====== Dataset extract

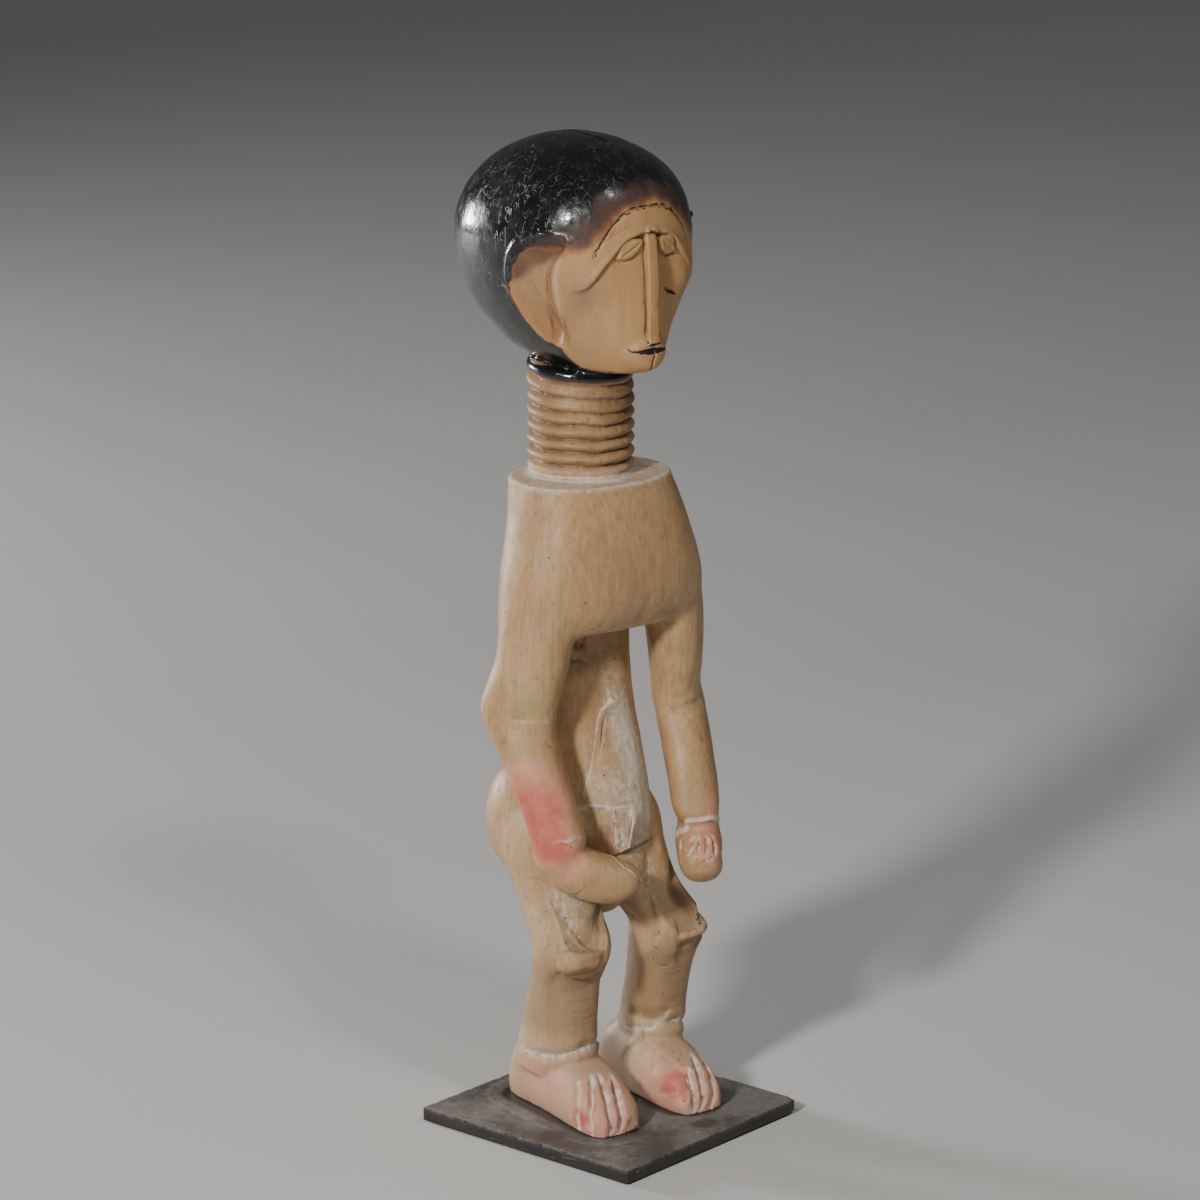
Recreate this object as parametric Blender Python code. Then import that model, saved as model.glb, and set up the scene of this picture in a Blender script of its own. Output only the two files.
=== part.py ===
"""A carved wooden standing figure, screwed from below to a thin dark base plate with a felt sheet under it.

Frame: +Z up, the figure faces -Y, the origin is at the centre of the plate's underside, on the surface it stands on.
The figure is one carving, cut from one log, so it is one solid. The plate, the felt and the two screws come apart.
"""

import math

import bmesh
import bpy
import numpy as np
from mathutils import Vector

MM = 0.001

# ---------------------------------------------------------------- driving dimensions, in millimetres
FIT_GAP = 0.3

PLATE_WIDTH = 132.0
PLATE_DEPTH = 135.0
PLATE_THICKNESS = 7.0
PLATE_TURN = 12.0  # degrees, the plate against the figure that stands on it
PLATE_EDGE = 0.7

FELT_THICKNESS = 0.7
FELT_INSET = 1.5

SCREW_SHANK = 4.0
SCREW_HEAD = 7.6
SCREW_HEAD_RIM = 0.4  # the straight edge of the head, before its cone
SCREW_HEAD_HEIGHT = 2.6
SCREW_LENGTH = 24.0
SCREW_THREAD_DEPTH = 0.45
SCREW_THREAD_PITCH = 2.0
SCREW_POINT = 4.0
SCREW_SLOT = 1.0
SCREW_SLOT_REACH = 0.6  # share of the head that each arm of the cross reaches over
SCREW_SLOT_DEPTH = 1.2

FOOT_LENGTH = 86.0
FOOT_WIDTH = 32.0
FOOT_HEIGHT = 33.0
FOOT_SPACING = 50.0  # between the middles of the feet
HEEL_BACK = 47.0  # the heel's reach behind the middle of the stance
LEFT_HEEL_SHORTER = 8.0  # the left heel reaches less far back
TOE_CUT_WIDTH = 2.8
TOES = 5
TOE_SPREAD = 0.92  # share of the foot that the grooves are spread over
FOOT_BELOW = 6.0  # its outlines reach this far below the sole, which is cut flat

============

The whole listing above needs to be written out again exactly.

● Final result
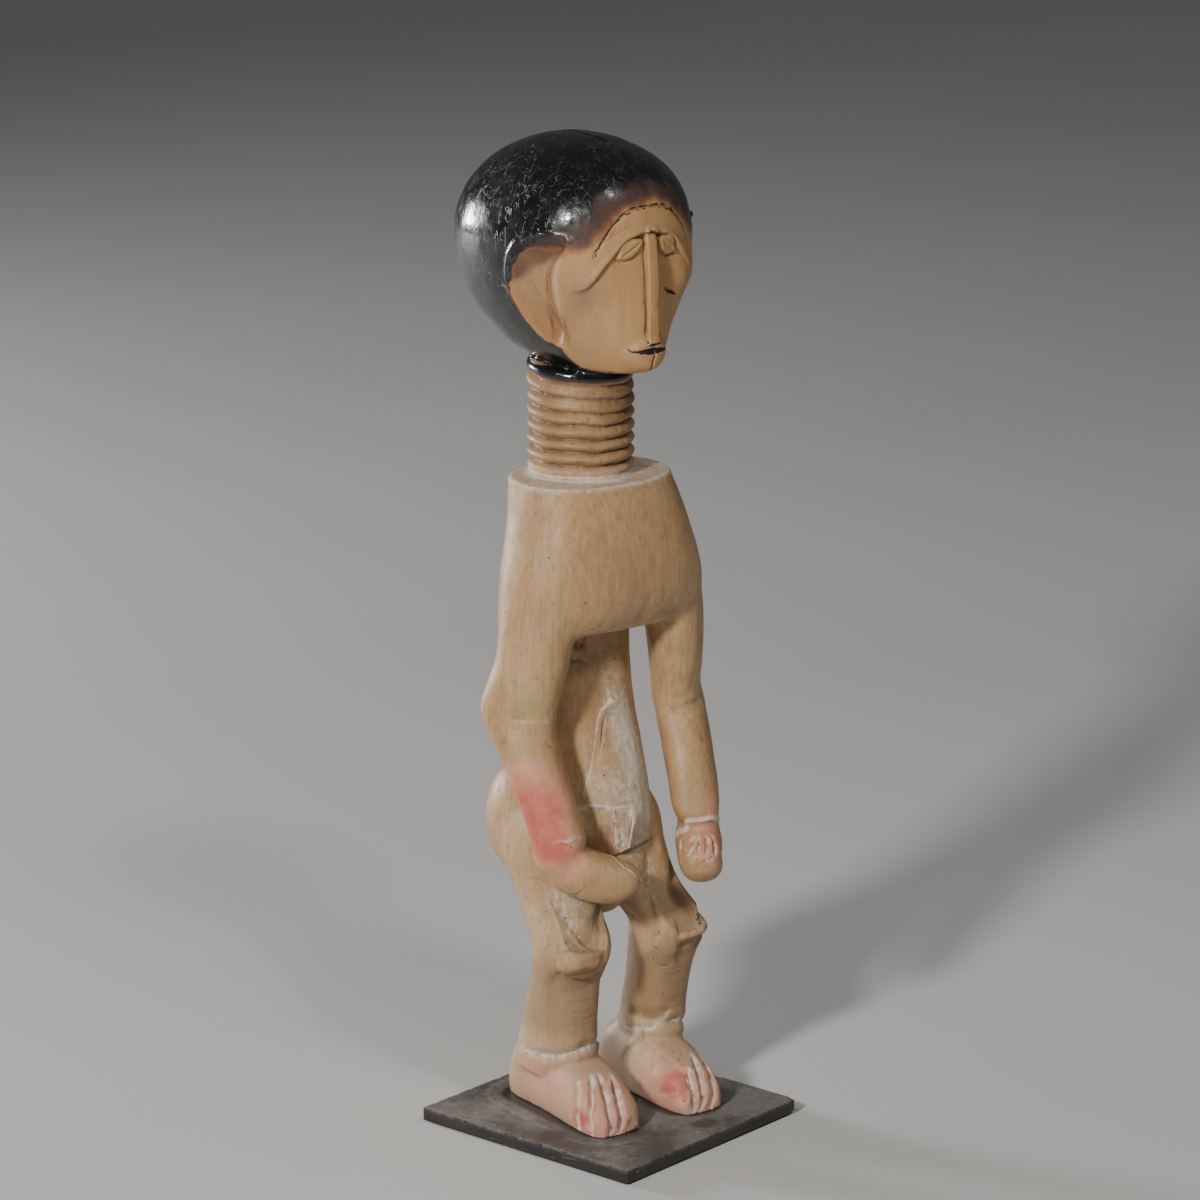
Recreate this object as parametric Blender Python code. Then import that model, saved as model.glb, and set up the scene of this picture in a Blender script of its own. Output only the two files.
=== part.py ===
"""A carved wooden standing figure, screwed from below to a thin dark base plate with a felt sheet under it.

Frame: +Z up, the figure faces -Y, the origin is at the centre of the plate's underside, on the surface it stands on.
The figure is one carving, cut from one log, so it is one solid. The plate, the felt and the two screws come apart.
"""

import math

import bmesh
import bpy
import numpy as np
from mathutils import Vector

MM = 0.001

# ---------------------------------------------------------------- driving dimensions, in millimetres
FIT_GAP = 0.3

PLATE_WIDTH = 132.0
PLATE_DEPTH = 135.0
PLATE_THICKNESS = 7.0
PLATE_TURN = 12.0  # degrees, the plate against the figure that stands on it
PLATE_EDGE = 0.7

FELT_THICKNESS = 0.7
FELT_INSET = 1.5

SCREW_SHANK = 4.0
SCREW_HEAD = 7.6
SCREW_HEAD_RIM = 0.4  # the straight edge of the head, before its cone
SCREW_HEAD_HEIGHT = 2.6
SCREW_LENGTH = 24.0
SCREW_THREAD_DEPTH = 0.45
SCREW_THREAD_PITCH = 2.0
SCREW_POINT = 4.0
SCREW_SLOT = 1.0
SCREW_SLOT_REACH = 0.6  # share of the head that each arm of the cross reaches over
SCREW_SLOT_DEPTH = 1.2

FOOT_LENGTH = 86.0
FOOT_WIDTH = 32.0
FOOT_HEIGHT = 33.0
FOOT_SPACING = 50.0  # between the middles of the feet
HEEL_BACK = 47.0  # the heel's reach behind the middle of the stance
LEFT_HEEL_SHORTER = 8.0  # the left heel reaches less far back
TOE_CUT_WIDTH = 2.8
TOES = 5
TOE_SPREAD = 0.92  # share of the foot that the grooves are spread over
FOOT_BELOW = 6.0  # its outlines reach this far below the sole, which is cut flat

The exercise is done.